Ada momentum dimana seseorang akan ‘mengalami’. Maka dari yang ia alami tersebut jadilah pengalaman. Dari pengalaman itu terjadilah ilmu. Pada sekumpulan ilmu terjadilah pengetahuan. Pengetahuan baru semakin menjadi kelengkapan data untuk diterapkan. Penerapan pengetahuan menjadi pengalaman. Pengalaman menjadi ilmu. Terus seperti itu. Setiap penerapan ilmu menjadi data baru sehingga ia kembali menjadi pengetahuan secara lebih kaya dari sebelumnya. Kekayaan itu menjadi kekayaan pengetahuan.

 

Kekayaan pengetahuan dikumpulkan dari sekian ilmu dari sebanyak-banyak pihak yang bergotong-royong membangun pengetahuan. Setiap individu yang berpengetahuan akan merasa perlu menyumbangkan pengetahuannya yang berasal dari persentuhan diri pada pengalaman. Individu yang berpengetahuan merasa perlu memiliki pendamping atau mitra yang sama-sama berpengetahuan.

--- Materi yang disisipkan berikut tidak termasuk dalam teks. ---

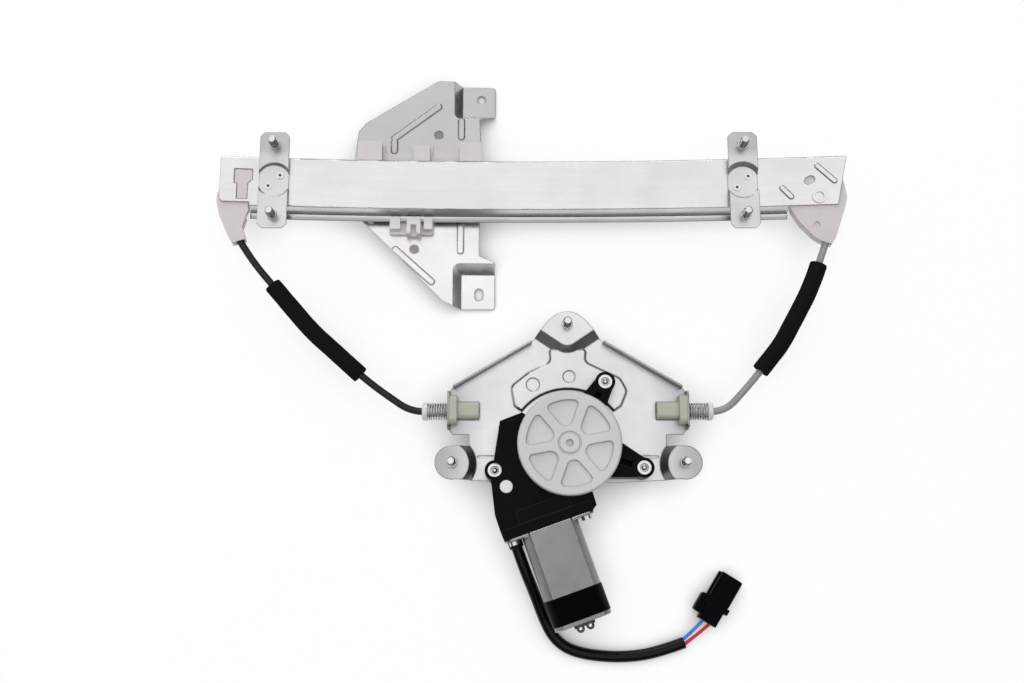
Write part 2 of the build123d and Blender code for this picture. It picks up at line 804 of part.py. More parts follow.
def make_rail_cable():
    """Cable along the rail and round both end guides."""
    section = Plane.YZ * Circle(cable_r)
    run = bowed(Pos(0, rail_y, cable_z) * section, guide_x[0], guide_x[1])
    out = run
    for side in (0, 1):
        heading = math.radians(exit_heading[side])
        leave = exit_point(side)
        centre_y = rail_y - turn_r
        sweep_angle = math.degrees(exit_angle(side)) - 90
        face = Plane.YZ * Circle(cable_r)
        turn = revolve(
            Pos(0, rail_y, cable_z) * face,
            axis=Axis((0, centre_y, 0), (0, 0, 1)),
            revolution_arc=sweep_angle,
        )
        tail_l = conduit_start[side]
        lie = Plane(
            origin=(leave[0], leave[1], cable_z),
            x_dir=(0, 0, 1),
            z_dir=(math.cos(heading), math.sin(heading), 0),
        )
        tail = lie * cyl(cable_r, 0, tail_l)
        out = out + on_bow(turn + tail, guide_x[side])
    return out


def drum_touch(side):
    """Point where a cable meets the drum, from the fitting's side."""
    sign = -1 if side == 0 else 1
    start = Vector(sign * (bush_inner - 1.0), fitting_y)
    reach = math.hypot(start.X, start.Y)
    bearing = math.atan2(start.Y, abs(start.X))
    opening = math.acos(drum_r / reach)
    angle = bearing + opening
    return Vector(sign * drum_r * math.cos(angle), drum_r * math.sin(angle))


def make_drum_cable(side):
    """Cable from the conduit's end through the fitting to the drum."""
    sign = -1 if side == 0 else 1
    bend = Vector(sign * bush_inner, fitting_y)
    touch = drum_touch(side)
    stop_r = drum_r + 2 * cable_r + winding_gap
    back = math.sqrt(stop_r ** 2 - drum_r ** 2)
    stop = touch + (bend - touch).normalized() * back
    points = [
        (axis_x + sign * conduit_tip_x, axis_y + fitting_y, cable_line_z),
        (axis_x + bend.X, axis_y + bend.Y, cable_line_z),
        (axis_x + stop.X, axis_y + stop.Y, drum_cable_z[side]),
    ]
    return tube(FilletPolyline(*points, radius=20.0), cable_r)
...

Oleh sebab demikian orang yang memiliki pengetahuan membutuhkan oranglain yang sama-sama mengetahui untuk menegaskan bahwa dirinya tidak sendirian.

 

Jika kemudian individu ini menggumpal menjadi masyarakat, maka terciptalah masyarakat berpengetahuan dan terus belajar bersama dengan aplikasi dan kreatifitas agar ilmunya teraplikasi dan pengetahuannya semakin luas. Pengetahuan seperti penampang sedangkan ilmu seperti tiang pancang. Tanda-tanda masyarakat berilmu adalah sikap utamanya saling membantu, melengkapi, dan menambal kebocoran pada himpunan yang ia singgahi.

 

Jika, individu saja menghendaki mitra atau pendamping yang sama-sama berpengetahuan, maka demikian pula masyarakat yang berpengetahuan. Mereka akan mencoba melakukan perluasan dan membangun ikatan kepada masyarakat lain yang memiliki corak dominan memperhatikan dan merawat pengetahuan. Masyarakat yang lebih berpengetahuan akan mengajarkan kepada masyarakat lain.

 

  1. Masyarakat jasad akan membangun singgahan jasadiah
  2. Masyarakat ideologi akan membangun ruang idealis
  3. Masyarakat spirit akan membangun mutu/ bobot spiritualitas.

 

Masyarakat berpengetahuan juga memiliki kesadaran penangkaran atau pembenihan. Sepak terjangnya memiliki mental bawah sadar untuk mendukung sustainabilitas ilmu pengetahuan yang menjadi aset masyarakatnya agar tetap survive. Agar ilmu tidak punah disamping setiap bertambahnya masa diasumsikan sumberdaya makin kaya. Sehingga pembangunan tidak hanya sepotong dari tiga unsur manusia, melainkan membangun secara lebih utuh ranah-ranah kemanusiaan primer (jawad, jiwa, ruh). Maka bukan hanya berkutat pada kemegahan jasad, tak pula pada euforia ideologi, ataupun tingkah polah spirit yang simbolis.

 

Setiap terkumpulnya sebongkah ilmu pengetahuan dari masyarakat akan menghadirkan pengertian baru. Didapatlah kesabaran, kebijaksanaan, keadilan, demikian rumus pada setiap pemanunggalan.

Facebooktwittertumblr
Posted in Mukadimah.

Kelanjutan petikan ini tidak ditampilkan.